XweAponX25 July 2021
I was impressed with an AI upscale of this show, The CGI animation was much better than I had seen previously but unfortunately there was problems with syncing the green screen during the scenes on-ship.

There are some things that are pretty good in this, there are other things that are rather cheesy. But when you realize that this was a show made entirely by fans, some of them did fairly well. Some of them were funny, some of them just kind of barely were able to play their parts.

But where this is good, it is very good.

There is one scene involving a shape shifter and the captain of a ship called the Orion, which I believe is played by Director of this fan film, which is rather alarming but also very funny at the same time.

There are little chasers between the Jem Ha'dar and a Starfleet runabout in some very convincing looking astroids. Also a couple of full-scale space battle involving triple-nacelle Galaxy class ships.

There is even a federation bar which has Klingons working in it, and also one of those guys from "let that be your last battlefield" from TOS.

So they have their Star Trek continuity intact. The funniest thing are the representations of aliens like Zencathy and Jem Ha'dar soldiers and cardassians. It's like they all used the same 3-D printed masks, although they didn't have 3-D printing back then.

The thing that is amazing is the quality of the CGI performed with lightwave software. It is just as good as the CGI from shows that were on television at the time.

They have the AI upscale version of this on YouTube right now, it turned out rather well except for that problem with the green screen.

Some other Reviewer was talking about the problems that arose during the production of "Star Trek Axenar".

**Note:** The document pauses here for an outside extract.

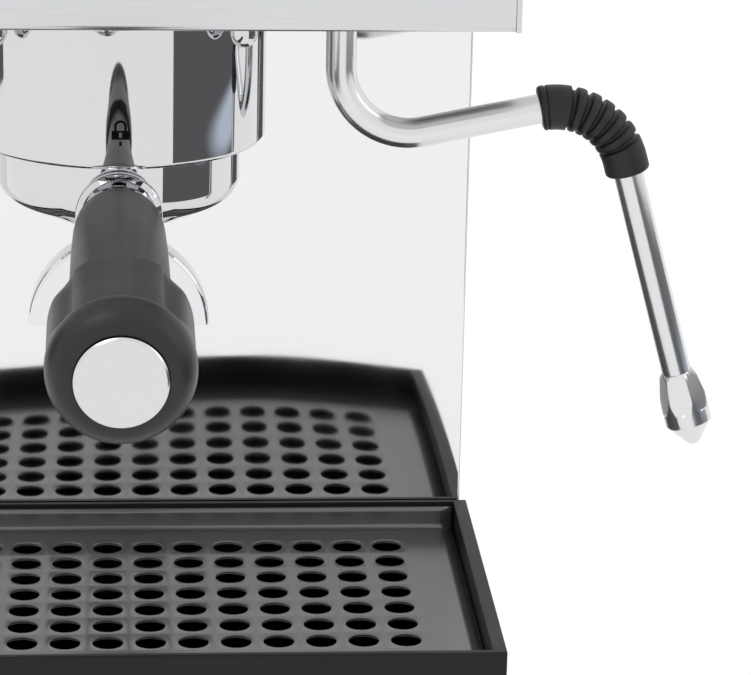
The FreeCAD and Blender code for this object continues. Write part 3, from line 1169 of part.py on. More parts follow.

Although it is true that CBS has insisted on some new restrictions, some new fan productions have decided to ignore them. Case in point: "Star Trek Continues" which was started before the Axenar debacle, and continued production well beyond the new guidelines incident, providing about 12 full-length episodes of 50 minutes each, even including professional acting talent: for example the original actor who played Apollo in "Who mourns for Adonis?", as well as both Michael Dorn and Marina Sirtis as well as other actors that have been in Star Trek, including the daughter of the woman who played the Romulan commander in the enterprise incident. And Gigi Edgley from Farscape and Rekha Sharma from BSG and Discovery. And, the guy who was the pilot of the Riconante in "The Expanse".

And although other shows, like "Star Trek Renegades" unfortunately opted to drop the Star Trek references from their show, other shows have not, and most of the fan films that I have seen recently have kind of ignored the guidelines set by CBS. Most of these fan films are available in totality on YouTube.